My time in Memphis (just like my time everywhere) was limited but I still did at least get a chance to walk around downtown a bit. Between the Lorraine, the Peabody, Beale Street and some damn crazy looking homeless people I was lucky enough to stumble on an installation by artist and wannabe architect Vito Acconci. Consisting of two areas with public benches connected by a shiny metal clad structure, the piece was surprisingly nice. At times it disappeared into the clouds, at other times it reflected the city, at others it looked like a monster ready to attack. What more can you ask for?
While the nearby(ish) city of Little Rock was certainly reasonable and interesting and accommodating enough on its own, the major (or possibly only real) attraction the city has to offer is just east of downtown on the other side of all of those hard to miss interstate overpasses. The (William Jefferson) Clinton Presidential Library sits on a well landscaped piece of riverside property that overlooks the aptly named Arkansas River and feels somewhat removed from the growing urbanism of the city and its nearby river market district. The building (designed by James Stewart Polshek) was supposedly based on Clinton's campaign theme of a bridge to the 21st Century, although it's a bit of a stretch if you ask me. The building does engage the river (and nearby real bridge) with a horizontal, reflective form and a massive cantilever that projects north toward the river and North Little Rock, or I north toward the 21st Century, whichever you prefer.
The building was designed by James Stewart Polshek, the guy who designed the Hayden Planetarium (the big sphere in a glass box), the Standard Hotel (the showstopper over Gansevoort Market), the NY Times Printing Plant (you know, the one by the Whitestone Expressway), Washington DC's Newseum and the guy who spoke at at least one one of my graduations. The design (despite any weak literal references) is simple but also extremely well executed. A horizontal building with a dramatically cantilevered end all clad with a screen of patterned and reflective glass panels that reflect the sun and the clouds and the sky (in no particular order).
Inside there is the prerequisite Oval Office (a feature at three of the four Presidential Libraries I have visited in the past year), an extremely well produced introductory video and a wing of the actual physical archives (in Presidential blue boxes) featuring well designed exhibits and a collection of rather odd artifacts. Through the center of this wing is a cleverly designed timeline that features year by year facts on one side and little vitrines on the other side with a collection of generally personal correspondences between the White House and everyone from the Dalai Lama to less important people like Sheryl Crow and the late Dom DeLuise, an American citizen who owned his own house (see below).
Looking through the glass, the open gap and the patterned glass again and right on to the skyline of downtown Little Rock.
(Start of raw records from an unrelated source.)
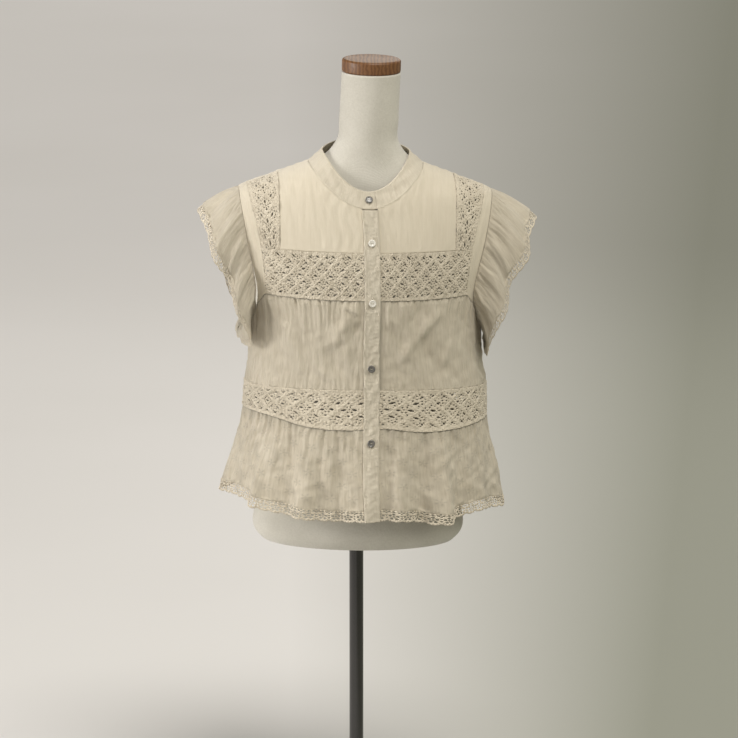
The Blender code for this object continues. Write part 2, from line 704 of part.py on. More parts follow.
# The sleeves: a wide ruffle sewn round the armhole, and the lace along its edge
def build_sleeves():
    for side, sign, stations in (("right", -1, SLEEVE_RIGHT), ("left", 1, SLEEVE_LEFT)):
        def sleeve(u, s, sign=sign, stations=stations):
            turn = 0.0012 + u * (1 - 0.0024)
            height = UNDERARM + (SHOULDER_END - UNDERARM) * (1 - np.cos(2 * math.pi * turn)) / 2
            angle = np.arcsin(np.clip(armhole(height) / half_width(height), 0.0, 1.0))
            seam = skin(np.where(turn < 0.5, angle, math.pi - angle), height)
            out = smooth(turn, stations, 1)
            forward = smooth(turn, stations, 2)
            drop = smooth(turn, stations, 3)
            reach = np.stack([out, -forward, -drop], axis=-1)
            length = np.linalg.norm(reach, axis=-1)
            away = reach / length[:, None]
            wave = 0.0
            for centre, rise, width in RUFFLES:
                wave = wave + rise * np.exp(-(((turn - centre) / width) ** 2))
            facing = np.where(turn < 0.5, -1.0, 1.0) * np.abs(np.sin(2 * math.pi * turn))
            push = np.stack([0.55 + 0 * turn, 0.8 * facing, 0.35 + 0 * turn], axis=-1)
            arch = SLEEVE_ARCH * np.sin(math.pi * np.clip(s, 0, 1))
            over_body = OVER_BODY * rise_in((ARMHOLE[5][0] - height) / 60.0)
            point = seam + SLEEVE_START * away + reach * s[:, None]
            point = point + push * (over_body + arch + wave * rise_in(s))[:, None]
            point[:, 0] *= sign
            return point

        def cloth(u, v, sleeve=sleeve):
            return sleeve(u, v * SLEEVE_CLOTH)

        def lace(u, v, sleeve=sleeve):
            start = SLEEVE_CLOTH + 0.012
            return sleeve(u, start + (1 - start) * v)

        bent_slab(f"sleeve_{side}", 39, 4, cloth, cotton, flip=sign > 0)
        bent_slab(f"sleeve_lace_{side}", 39, 1, lace, crochet, flip=sign > 0)


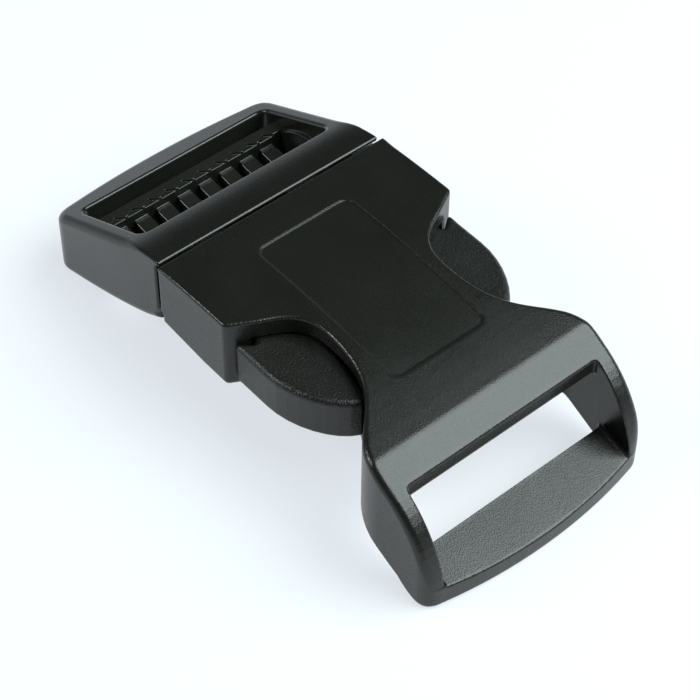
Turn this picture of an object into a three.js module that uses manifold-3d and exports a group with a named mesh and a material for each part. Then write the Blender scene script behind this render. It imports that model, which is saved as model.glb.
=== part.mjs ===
// Contoured side-release buckle with a ladder-lock adjuster, for 25 mm webbing.
// Units are millimetres, +Z is up, +X runs from the plug towards the socket's webbing bar.
// Inside the assembly x = 0 is the seam between plug and socket and z = 0 the crown of the arch;
// the group then moves everything so that the origin is the middle of the footprint.

import * as THREE from 'three';
import { mergeVertices } from 'three/addons/utils/BufferGeometryUtils.js';
import Module from 'manifold-3d';

const wasm = await Module();
wasm.setup();

// ---- driving dimensions ----------------------------------------------------------------------

const ARCH_HEIGHT = 16.8; // crown above the surface that both ends stand on
const CROWN_RADIUS = 138; // the long curve of the top
const CROWN_X = 11.1;
const SEAM_GAP = 0.35;
const RUNNING_GAP = 0.25; // above and below the prongs in the cavity
const FAR = 40; // reaches past the part in every direction

const SOCKET_HALF = 15.6;
const FLARE_HALF = 15.2;
const WAIST_HALF = 7.9;
const SHOULDER_X = 11.5;
const SOCKET_END_X = 44.6;
const PLATE_BOTTOM = -9.45;
const CAVITY_HALF = 13.05;
const CAVITY_TOP = -2.45;
const CAVITY_BOTTOM = -8.25;
const CAVITY_END_X = 27.9;
const PANEL = { x0: 5, x1: 27.6, half: 6.4, corner: 1.3, depth: 0.12 };

const SLOT_HALF = 13.03; // clear width for the webbing
const BAND_X = 33.8; // the crown ends and the sloping band begins
const SLOT_X = 36.9;
const BAND_END_Z = -3.75;
const END_WALL = 2;
const TOP_PLATE = 1.9;
const BAR = { innerX: 38.7, innerZ: -12.7, slope: 0.254 };
const NOSE = { x: 43.2, z: -13.5 }; // where the rails come down to the end bar

const PLUG_HALF = 15.2;
const PLUG_END_X = -22.1;
const PLUG_TOP = -0.45;
const PLUG_BEND_X = -3.2;
const PLUG_SLOPE = Math.tan(THREE.MathUtils.degToRad(25.1));
const PLUG_BOW = 1.2;
const WINDOW = { nearX: -6, farX: -17.95, half: 13.05, corner: 1.1 };

const LADDER = { farX: -16, crestX: -14.3, topZ: -7.9, nearX: -11.4, shelfZ: -9.2, floorZ: -10.8 };
const NOTCH = { pitch: 2.35, count: 10, half: 1.1, length: 0.7, depth: 0.3 };
const CLEAT = { pitch: 3, count: 8, width: 2 };
const CHEEK = 0.45;
const OVERLAP = 0.5; // how far a bar or step runs into its wall, and a notch past the edge that it cuts

const TONGUE = { half: 3.5, endX: 24.5, top: -3.3, bottom: -7.4 };
const PRONG = { rootX: -1.2, rootY: 11.3, rootR: 1.4, outer: 12.75, inner: 9.9 };
const PRONG_TOP = CAVITY_TOP - RUNNING_GAP;
const PRONG_BOTTOM = CAVITY_BOTTOM + RUNNING_GAP;
const SEAT_GAP = 0.3; // round a prong's root
const LOBE = { rearX: 12.3, half: 14.9, hookX: 13.4, tipX: 26.6 };

// ---- shaping tools ---------------------------------------------------------------------------

// A closed three.js geometry as a solid that can be joined and cut.
function toSolid(geometry) {
  const bare = geometry.index ? geometry.toNonIndexed() : geometry.clone();
  bare.deleteAttribute('normal');
  bare.deleteAttribute('uv');
  const merged = mergeVertices(bare, 1e-4);
  const mesh = new wasm.Mesh({
    numProp: 3,
    vertProperties: new Float32Array(merged.attributes.position.array),
    triVerts: new Uint32Array(merged.index.array),
  });
  return new wasm.Manifold(mesh);
}

function toGeometry(solid) {
  const mesh = solid.getMesh();
  const geometry = new THREE.BufferGeometry();
  geometry.setAttribute('position', new THREE.BufferAttribute(mesh.vertProperties, 3));
  geometry.setIndex(new THREE.BufferAttribute(mesh.triVerts, 1));
  geometry.computeVertexNormals();
  return geometry;
}

// A plan outline (x, y) raised from z0 to z1.
function plate(shape, z0, z1, curveSegments = 10) {
  const geometry = new THREE.ExtrudeGeometry(shape, { depth: z1 - z0, bevelEnabled: false, curveSegments });
  geometry.translate(0, 0, z0);
  return toSolid(geometry);
}

// A side outline (x, z) spread from y0 to y1.
function rib(shape, y0, y1, curveSegments = 10) {
  const geometry = new THREE.ExtrudeGeometry(shape, { depth: y1 - y0, bevelEnabled: false, curveSegments });
  geometry.rotateX(Math.PI / 2);
  geometry.translate(0, y1, 0);
  return toSolid(geometry);
}

function polygon(points) {
  return new THREE.Shape(points.map(([x, y]) => new THREE.Vector2(x, y)));
}

function roundedRectangle(x0, x1, y0, y1, r) {
  const shape = new THREE.Shape();
  shape.moveTo(x0 + r, y0);
  shape.lineTo(x1 - r, y0);
  shape.absarc(x1 - r, y0 + r, r, -Math.PI / 2, 0);
  shape.lineTo(x1, y1 - r);
  shape.absarc(x1 - r, y1 - r, r, 0, Math.PI / 2);
  shape.lineTo(x0 + r, y1);
  shape.absarc(x0 + r, y1 - r, r, Math.PI / 2, Math.PI);
  shape.lineTo(x0, y0 + r);
  shape.absarc(x0 + r, y0 + r, r, Math.PI, Math.PI * 1.5);
  return shape;
}

// Closes a half outline, given for y > 0, by its mirror image in the x axis.
function mirrored(half) {
  const points = half.getPoints(8);
  const other = points.map((p) => new THREE.Vector2(p.x, -p.y)).reverse();
  return new THREE.Shape([...points, ...other]);
}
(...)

The building's interior (unlike most other Presidential Libraries) is directly visibly connected to the outside world, its glass and patterned glass screen walls are directly and constantly visible from literally everywhere in the museum, discounting the theatre and washrooms. The effect is rather spectacular, especially when combined with the consistently excellent exhibit design by Ralph Applebaum Associates (exhibit designers of the US Holocaust Museum, The Newseum and a firm I once briefly collaborated on an unrealized project with). And while there really isn't all that much to see (the well done exhibits are not exactly comprehensive), it may be the only museum building in the United States without a gift shop, a welcome addition, or lack thereof.